Copy out, unchanged, every line from the start of the records to the line that contains "return node", and stop there.

-----

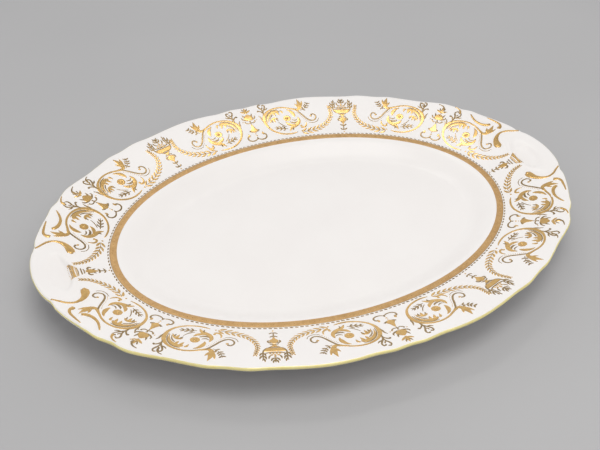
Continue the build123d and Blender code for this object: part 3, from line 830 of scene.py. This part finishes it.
def ramp(add, stops):
    """A colour ramp with the given (position, colour) stops."""
    node = add("ShaderNodeValToRGB")
    for element, (position, colour) in zip(node.color_ramp.elements, stops):
        element.position = position
        element.color = (*colour, 1)
    return node


def glazed_china():
    """White bone china under a clear glaze: faint clouding, soft orange peel, a dry foot ring."""
    material, shader, add, link = node_material("glazed china")
    where = add("ShaderNodeNewGeometry")
    cloud = add("ShaderNodeTexNoise", in_Scale=26.0, in_Detail=3.0)
    link(where, "Position", cloud, "Vector")
    tint = ramp(add, ((0.35, (0.880, 0.848, 0.828)), (0.65, (0.895, 0.865, 0.845))))
    link(cloud, "Fac", tint, "Fac")
    split = add("ShaderNodeSeparateXYZ")
    link(where, "Position", split, "Vector")
    glazed = add("ShaderNodeMapRange", in_From_Min=0.0002, in_From_Max=0.0007)  # metres over the table
    link(split, "Z", glazed, "Value")
    bisque = add("ShaderNodeMix", data_type="RGBA")
    bisque.inputs["A"].default_value = (0.78, 0.74, 0.68, 1)
    link(glazed, "Result", bisque, "Factor")
    link(tint, "Color", bisque, "B")
    link(bisque, "Result", shader, "Base Color")
    rough = add("ShaderNodeMapRange", in_To_Min=0.75, in_To_Max=0.32)
    link(glazed, "Result", rough, "Value")
    link(rough, "Result", shader, "Roughness")
    peel = add("ShaderNodeTexNoise", in_Scale=210.0, in_Detail=2.0)
    link(where, "Position", peel, "Vector")
    bump = add("ShaderNodeBump", in_Strength=0.05, in_Distance=0.0004)
    link(peel, "Fac", bump, "Height")
    link(bump, "Normal", shader, "Normal")
    shader.inputs["IOR"].default_value = 1.46
    return material


def fired_gold(name, colour, dark, roughness, grain, metallic):
    """Burnished gold fired on the glaze, slightly uneven in tone, with fine brush grain."""
    material, shader, add, link = node_material(name)
    where = add("ShaderNodeNewGeometry")
    patch = add("ShaderNodeTexNoise", in_Scale=320.0, in_Detail=4.0, in_Roughness=0.6)
    link(where, "Position", patch, "Vector")
    tone = ramp(add, ((0.32, dark), (0.62, colour)))
    link(patch, "Fac", tone, "Fac")
    link(tone, "Color", shader, "Base Color")
    rough = add("ShaderNodeMapRange", in_To_Min=roughness + 0.1, in_To_Max=roughness - 0.03)
    link(patch, "Fac", rough, "Value")
    link(rough, "Result", shader, "Roughness")
    fine = add("ShaderNodeTexNoise", in_Scale=1500.0, in_Detail=2.0)
    link(where, "Position", fine, "Vector")
    bump = add("ShaderNodeBump", in_Strength=grain, in_Distance=0.0001)
    link(fine, "Fac", bump, "Height")
    link(bump, "Normal", shader, "Normal")
    shader.inputs["Metallic"].default_value = metallic
    return material


def studio_grey():
    """Pale grey studio paper with a very faint mottle."""
    material, shader, add, link = node_material("studio paper")
    where = add("ShaderNodeNewGeometry")
    mottle = add("ShaderNodeTexNoise", in_Scale=3.0, in_Detail=2.0)
    link(where, "Position", mottle, "Vector")
    tint = ramp(add, ((0.3, (0.465, 0.462, 0.468)), (0.7, (0.49, 0.487, 0.492))))
    link(mottle, "Fac", tint, "Fac")
    link(tint, "Color", shader, "Base Color")
    shader.inputs["Roughness"].default_value = 0.9
    shader.inputs["Specular IOR Level"].default_value = 0.1
    return material


# ---- Build the platter ----
def make_edge():
    """The gold line on the lip's outer face, with a hand-painted upper margin, thinner round the lugs."""
    shelf, middle, half = lip_section()
    on_lug = smooth_step((np.abs(oval_row(shelf)[0]) - lug_start) / lug_blend)
    waver = sum(size * np.sin(column_angles * waves + phase) for size, waves, phase in edge_wavers)
    upper = edge_upper + (edge_upper_on_lug - edge_upper) * on_lug + waver
    lower = edge_lower + (edge_lower_on_lug - edge_lower) * on_lug
    rows = []
    for share, height in edge_section:
        turn = upper + (lower - upper) * share
        x, y = oval_row(shelf + (lip_radius + height) * np.cos(turn))
        rows.append(np.column_stack([x, y, middle + (half + height) * np.sin(turn)]))
    faces = tube_faces(len(rows), COLUMNS)
    # The lip's gold line takes the edge gold, whose pale, half-diffuse colour is a painted highlight.
    new_piece("gilt_edge_gilding", np.vstack(rows), faces, "edge_gilding", [edge_gold_painted_highlight])


def make_band():
    """The well band: a matt ground, two border lines, and a chain of rings and beads."""
    band = Gilding()
    band.ribbon(painted_inner, painted_outer, ground_section, material=MATT)
    band.ribbon(painted_inner, painted_inner + border, border_section, material=MATT)
    band.ribbon(painted_outer - border, painted_outer, border_section, material=LINE)
    for number in range(band_units):
        x, y = shoulder_point(shoulder_angle(2 * pi * number / band_units), ring_middle)
        turns = np.arange(ring_corners + 1) * 2 * pi / ring_corners
        ring = [(x + ring_radius * cos(turn), y + ring_radius * sin(turn), ring_half) for turn in turns]
        band.stroke(ring, closed=True, step=1.0, lift=ring_lift, material=MATT)
        band.dot(x, y, ring_bead, corners=8)
    band.finish("well_band", [burnished, line_gold, matt_gold])


def make_rope():
    """The fine dashed line outside the band: slanting strands of a rope."""
    rope = Gilding()
    for number in range(band_units):
        start = 2 * pi * number / band_units
        end = start + 2 * pi / band_units * rope_share
        dash = (
            (*shoulder_point(shoulder_angle(start), rope_outside - rope_slant), rope_end_half),
            (*shoulder_point(shoulder_angle((start + end) / 2), rope_outside), rope_half),
            (*shoulder_point(shoulder_angle(end), rope_outside + rope_slant), rope_end_half),
        )
        rope.stroke(dash)
    rope.finish("dashed_line", golds)


def make_medallion(which, quarter, along, over):
    """A medallion of one quarter, a little off its place if it was laid so."""
    pen = Quarter(along, over)
    (x, y), heading, hand = medallion_places[which]
    off_x, off_y = laid_off.get((which, quarter), (0, 0))
    draw_medallion(pen, ((x + off_x, y + off_y), heading, hand), which in sprigs_on)
    pen.gold.finish(f"medallion_{which}_{quarter}", golds)


def make_garland(which, quarter, along, over):
    """The half garland that ends at a medallion's dot."""
    pen = Quarter(along, over)
    draw_garland(pen, garland_vines[which])
    pen.gold.finish(f"garland_{which}_{quarter}", golds)


def make_lug_gilding(quarter, along, over):
    """The scroll where the rim curls into the lug, and the strokes on the cast relief beside it."""
    pen = Quarter(along, over)
    pen.stroke(lug_scroll, lift=ridge_lift)
    pen.dot(*lug_scroll[0], crown=0.25)
    pen.gold.finish(f"lug_scroll_{quarter}", golds)
    pen = Quarter(along, over)
    for points in relief_strokes.values():
        pen.stroke(points, lift=ridge_lift)
    pen.gold.finish(f"relief_strokes_{quarter}", golds)


def make_urn(quarter, along, over):
    """An urn with its fruit and the dot under its foot."""
    pen = Quarter(along, over)
    where = (shoulder_point(urn_angle, 0), urn_heading - 90, 1)
    draw_axis_motif(pen, urn_half, urn_axis, (), where)
    draw_fruit(pen, where)
    pen.dot(*shoulder_point(urn_angle, urn_dot), foot_dot_radius)
    pen.gold.finish(f"urn_{quarter}", golds)


def make_candelabra(name, origin, heading, along, over):
    """A candelabra whose axis has the given heading, in degrees."""
    pen = Quarter(along, over)
    where = (origin, heading - 90, 1)
    draw_axis_motif(pen, candelabra_half, candelabra_axis, candelabra_dots, where)
    pen.gold.finish(f"candelabra_{name}", golds)


def make_palmette(name, along):
    """The fluted basket beside a lug, and the dot under its foot."""
    pen = Quarter(along)
    where = ((shoulder_length, 0), -90, 1)
    draw_axis_motif(pen, palmette_half, palmette_axis, (), where)
    draw_basket(pen, where)
    pen.dot(shoulder_length + palmette_dot, 0, foot_dot_radius)
    pen.gold.finish(f"palmette_{name}", golds)


burnished = fired_gold(
    "burnished gold", colour=(0.76, 0.49, 0.185), dark=(0.62, 0.385, 0.145),
    roughness=0.16, grain=0.1, metallic=0.93,
)
line_gold = fired_gold(
    "fine-line gold", colour=(0.42, 0.29, 0.14), dark=(0.31, 0.21, 0.10),
    roughness=0.18, grain=0.1, metallic=0.93,
)
matt_gold = fired_gold(
    "matt gold ground", colour=(0.65, 0.41, 0.185), dark=(0.54, 0.325, 0.135),
    roughness=0.42, grain=0.4, metallic=0.8,
)
# The edge gold is paler and far less metallic than the other golds, so its own colour shows bright yellow: a
# painted highlight for the glint on the lip's gold line.
edge_gold_painted_highlight = fired_gold(
    "edge gold with painted highlight", colour=(1.0, 0.90, 0.42), dark=(0.96, 0.82, 0.34),
    roughness=0.2, grain=0.12, metallic=0.35,
)
golds = [burnished, line_gold]  # in the order of SOLID and LINE

make_china(glazed_china())
make_edge()
make_band()
make_rope()
for quarter, along, over in quarters:
    for which in medallion_places:
        make_medallion(which, quarter, along, over)
        make_garland(which, quarter, along, over)
    make_lug_gilding(quarter, along, over)
    make_urn(quarter, along, over)
    diagonal_foot = shoulder_point(diagonal_angle, 0)
    make_candelabra(f"diagonal_{quarter}", diagonal_foot, diagonal_heading, along, over)
for name, over in (("back", 1), ("front", -1)):
    make_candelabra(name, (0, shoulder_width), 90, 1, over)
for name, along in (("right", 1), ("left", -1)):
    make_palmette(name, along)

# ---- Studio: floor, lights, camera, in metres ----
def make_floor():
    """A plain pale floor at the height of the foot ring."""
    reach, low = 6.0, cad_box[0].z
    mesh = bpy.data.meshes.new("studio_floor")
    corners = [(x * reach, y * reach, low) for x, y in ((-1, -1), (1, -1), (1, 1), (-1, 1))]
    mesh.from_pydata(corners, [], [(0, 1, 2, 3)])
    mesh.materials.append(studio_grey())
    floor = bpy.data.objects.new("studio_floor", mesh)
    bpy.context.collection.objects.link(floor)


def make_softbox(name, azimuth, elevation, distance, width, height, radiance, colour):
    """A rectangular softbox that faces the platter. Azimuth 0 is the far side, 90 the right."""
    light = bpy.data.lights.new(name, "AREA")
    light.shape = "RECTANGLE"
    light.size = width
    light.size_y = height
    light.energy = radiance * pi * width * height
    light.color = colour
    lamp = bpy.data.objects.new(name, light)
    bpy.context.collection.objects.link(lamp)
    around, up = radians(azimuth), radians(elevation)
    away = Vector((sin(around) * cos(up), cos(around) * cos(up), sin(up)))
    lamp.location = away * distance
    lamp.rotation_euler = away.to_track_quat("Z", "Y").to_euler()


def make_world():
    """Studio fill: bright walls low down all round, and a dimmer ceiling."""
    world = bpy.data.worlds.new("studio")
    bpy.context.scene.world = world
    world.use_nodes = True
    tree = world.node_tree
    background = tree.nodes["Background"]
    direction = tree.nodes.new("ShaderNodeTexCoord")
    towards = tree.nodes.new("ShaderNodeVectorMath")
    towards.operation = "DOT_PRODUCT"
    towards.inputs[1].default_value = (0.0, -0.2, 0.95)
    level = tree.nodes.new("ShaderNodeMapRange")
    level.inputs["From Min"].default_value = -0.05
    level.inputs["From Max"].default_value = 0.85
    level.inputs["To Min"].default_value = 1.0
    level.inputs["To Max"].default_value = 0.40
    background.inputs["Color"].default_value = (0.985, 0.99, 1.0, 1)
    tree.links.new(direction.outputs["Generated"], towards.inputs[0])
    tree.links.new(towards.outputs["Value"], level.inputs["Value"])
    tree.links.new(level.outputs["Result"], background.inputs["Strength"])


def make_camera():
    """The photographed view: from the front, left of the middle, looking down about 39 degrees."""
    elevation, yaw = radians(38.96), radians(-24.19)
    roll = 0.02144  # radians
    distance = 0.6172
    aim = Vector((-0.0120, -0.00417, 0.0176))
    back = Vector((sin(yaw) * cos(elevation), -cos(yaw) * cos(elevation), sin(elevation)))
    right = Vector((cos(yaw), sin(yaw), 0))
    up = back.cross(right)
    tilted_right = cos(roll) * right + sin(roll) * up
    tilted_up = cos(roll) * up - sin(roll) * right
    camera_data = bpy.data.cameras.new("camera")
    camera_data.lens = 53.9
    camera_data.clip_start = 0.01
    camera = bpy.data.objects.new("camera", camera_data)
    bpy.context.collection.objects.link(camera)
    matrix = Matrix((tilted_right, tilted_up, back)).transposed().to_4x4()
    matrix.translation = aim + back * distance
    camera.matrix_world = matrix
    bpy.context.scene.camera = camera


make_floor()
make_world()
make_softbox(
    "key_strip", azimuth=5, elevation=61, distance=1.5, width=0.8, height=0.15,
    radiance=5.0, colour=(1.0, 0.985, 0.95),
)
make_softbox(
    "overhead", azimuth=175, elevation=78, distance=1.4, width=0.9, height=0.7,
    radiance=3.45, colour=(1.0, 0.99, 0.97),
)
make_softbox(
    "front", azimuth=172, elevation=52, distance=1.6, width=1.3, height=0.5,
    radiance=1.5, colour=(1.0, 0.985, 0.96),
)
make_camera()
bpy.context.scene.view_settings.view_transform = "Standard"
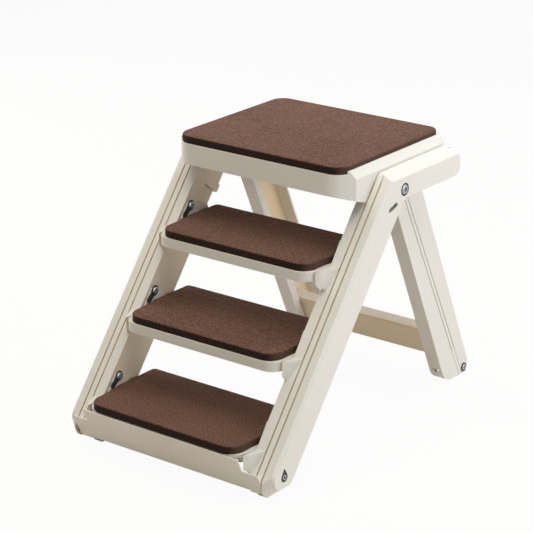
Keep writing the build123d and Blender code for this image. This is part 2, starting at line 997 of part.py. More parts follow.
def crossbar():
    front = legFace + barFace
    low = legAt(front, barLow)
    high = legAt(front, barHigh)
    dy, dz = legPoint(barDepth, 0)
    outer = [low, high, (high[0] + dy, high[1] + dz), (low[0] + dy, low[1] + dz)]
    half = legOuter - legWall - matClearance / 2
    body = slab(sideFace(outer, [matEdge, matEdge, 0, 0]), -half, half)
    inLow = legAt(front + barWall, barLow)
    inHigh = legAt(front + barWall, barHigh)
    uy, uz = legPoint(0, barWall)
    wy, wz = legPoint(barDepth + overrun, 0)
    inner = [
        (inLow[0] + uy, inLow[1] + uz),
        (inHigh[0] - uy, inHigh[1] - uz),
        (inHigh[0] - uy + wy, inHigh[1] - uz + wz),
        (inLow[0] + uy + wy, inLow[1] + uz + wz),
    ]
    core = slab(make_face(Polyline(*inner, close=True)), -half + barWall, half - barWall)
    body -= core
    for i in range(crossRibCount):
        x = -half + 2 * half * (i + 1) / (crossRibCount + 1)
        body += slab(sideFace(outer, [matEdge, matEdge, 0, 0]), x - barWall / 2, x + barWall / 2)
    return body


# Kick panel across the feet of the stiles

def kickPanel():
    wide = [
        panelLine(panelStep, 0),
        panelLine(panelBottom, 0),
        panelLine(panelBottom, panelThickness),
        panelLine(panelStep, panelThickness),
    ]
    tall = [
        panelLine(panelTop, 0),
        panelLine(panelStep - matEdge, 0),
        panelLine(panelStep - matEdge, panelThickness),
        panelLine(panelTop, panelThickness),
    ]
    narrow = innerHalf - barClearance
    body = slab(make_face(Polyline(*wide, close=True)), -panelHalf, panelHalf)
    body += slab(make_face(Polyline(*tall, close=True)), -narrow, narrow)
    rib = [
        panelLine(panelBottom + barWall, panelThickness / 2),
        panelLine(panelBottom, panelThickness / 2),
        panelLine(panelBottom, panelThickness + panelRibDepth),
        panelLine(panelBottom + barWall, panelThickness + panelRibDepth),
    ]
    return body + slab(make_face(Polyline(*rib, close=True)), -narrow, narrow)


# Screws up through the arms into the platform

def platformScrew(y):
    face = armTop - frameWall
    shank = raised(Pos(screwHalf, y) * Circle(screwRadius), face, face + screwLength)
    return shank + raised(Pos(screwHalf, y) * Circle(screwHead), face - screwHeadHeight, face)


def screwHoles(body):
    for y in screwPlaces:
        hole = raised(Pos(screwHalf, y) * Circle(screwBore), armTop - 2 * frameWall, armTop - frameWall + screwLength)
        body -= hole
        body -= mirrored(hole)
    return body


def build():
    right = screwHoles(sideFrame())
    save(right, "side_frame_right")
    save(mirrored(right), "side_frame_left")
    foot = frontFoot()
    save(foot, "front_foot_right")
    save(mirrored(foot), "front_foot_left")
    bolt = footBolt()
    save(solidsOf(bolt, mirrored(bolt)), "front_foot_bolts")
    for name in treads:
        save(tray(name), "tread_" + name)
        save(treadMat(name), "mat_" + name)
        bolt = pivotBolt(name)
        save(solidsOf(bolt, mirrored(bolt)), "pivot_bolts_" + name)
        pin = linkPin(name)
        save(solidsOf(pin, mirrored(pin)), "link_pins_" + name)
    bar = linkBar()
    save(bar, "link_bar_right")
    save(mirrored(bar), "link_bar_left")
    save(screwHoles(platform()), "platform")
    screws = [platformScrew(y) for y in screwPlaces]
    save(solidsOf(*screws, *[mirrored(screw) for screw in screws]), "platform_screws")
    save(platformMat(), "mat_platform")
    rightLeg = leg()
    save(rightLeg, "rear_leg_right")
    save(mirrored(rightLeg), "rear_leg_left")
    save(crossbar(), "rear_crossbar")
    pad = rearFoot()
    save(pad, "rear_foot_right")
    save(mirrored(pad), "rear_foot_left")
    bolt = toeBolt()
    save(solidsOf(bolt, mirrored(bolt)), "rear_foot_bolts")
    bolt = legPivotBolt()
    save(solidsOf(bolt, mirrored(bolt)), "leg_pivot_bolts")
    nut = legNut()
    save(solidsOf(nut, mirrored(nut)), "leg_pivot_nuts")
    save(kickPanel(), "kick_panel")


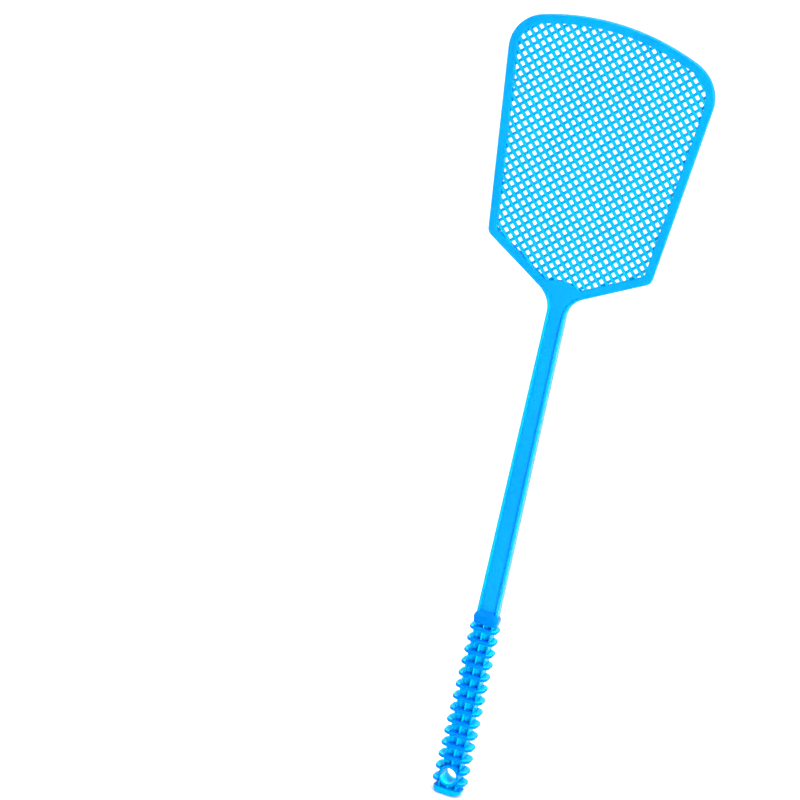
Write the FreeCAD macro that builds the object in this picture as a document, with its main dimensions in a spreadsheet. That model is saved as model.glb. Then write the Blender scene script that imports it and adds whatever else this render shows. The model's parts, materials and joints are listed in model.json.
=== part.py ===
import FreeCAD, Part
import math
import os
import Sketcher

# Hand fly swatter, moulded in one piece, drawn here as one solid for each of its features.
# Frame: +Z along the length towards the blade, +X across the blade, -Y the front face.
# Heights are counted from the end of the handle. The origin is the middle of the grip.

V = FreeCAD.Vector
doc = FreeCAD.newDocument("fly_swatter")

DIMENSIONS = {
    # blade outline; tilts are in degrees
    "crown_height": 457.2,
    "crown_radius": 134.5,
    "low_corner_height": 320.8,
    "low_corner_half": 48.2,
    "side_tilt": 6.36,
    "lower_tilt": 30.3,
    "top_corner_radius": 22.0,
    "low_corner_radius": 5.0,
    "neck_radius": 15.0,
    # rim and the opening that it frames
    "rim_width": 5.0,
    "rim_thickness": 3.2,
    "inner_corner_radius": 3.0,
    "root_half": 10.0,
    "root_arc_radius": 26.0,
    # lattice of crossed bars
    "lattice_middle": 378.0,
    "lattice_pitch": 4.16,
    "bar_width": 1.75,
    "bar_thickness": 1.3,
    "bar_length": 200.0,
    # neck, where the raised edges of the shaft run out into the rim
    "neck_height": 270.0,
    "neck_half": 5.5,
    "neck_zone_half": 22.0,
    "neck_zone_top": 315.0,
    "fade_start": 281.0,
    "fade_end": 309.0,
    # shaft
    "web_thickness": 2.2,
    "flange_width": 1.65,
    "flange_depth": 5.6,
    "shaft_foot_half": 6.25,
    # collar between shaft and grip
    "collar_top": 109.8,
    "collar_neck_height": 109.0,
    "collar_shoulder_height": 106.4,
    "collar_waist_height": 104.8,
    "collar_bottom": 103.6,
    "collar_half": 7.35,
    "collar_foot_half": 6.9,
    "collar_depth": 8.4,
    "collar_rounding": 2.0,
    # spine of the grip
    "rail_inner": 4.5,
    "rail_width": 0.9,
    "rail_depth": 7.8,
    "rib_width": 0.8,
    # finger fins
    "first_fin_height": 99.6,
    "fin_pitch": 7.06,
    "fin_thickness": 1.8,
    "first_fin_width": 16.2,
    "last_fin_width": 19.2,
    "first_fin_depth": 12.4,
    "last_fin_depth": 13.2,
    "fin_corner_share": 0.34,
    # hanging eye and end cap
    "eye_height": 11.6,
    "eye_bore_radius": 4.5,
    "eye_boss_radius": 6.0,
    "eye_boss_length": 12.6,
    "cap_width": 16.4,
    "cap_depth": 12.8,
    "cap_side_height": 1.9,
    "cap_top_height": 3.6,
    "cap_corner_radius": 4.6,
    # height of the origin
    "grip_middle": 53.6,
}
FIN_COUNT = 14
BARS_EACH_WAY = 22
CLEAR = "10"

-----

_RESULT FOR THIS TASK_.
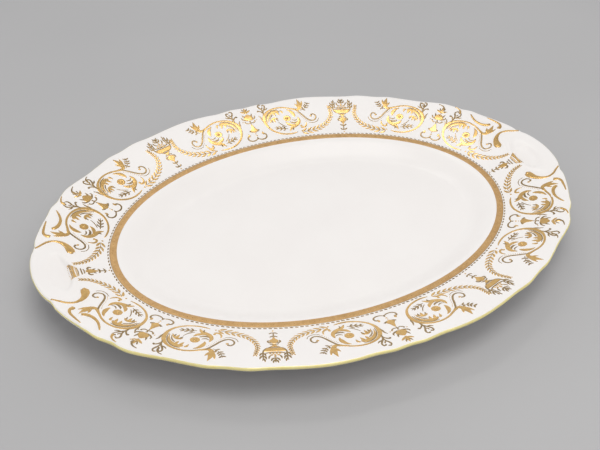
Continue the build123d and Blender code for this object: part 3, from line 830 of scene.py. This part finishes it.
def ramp(add, stops):
    """A colour ramp with the given (position, colour) stops."""
    node = add("ShaderNodeValToRGB")
    for element, (position, colour) in zip(node.color_ramp.elements, stops):
        element.position = position
        element.color = (*colour, 1)
    return node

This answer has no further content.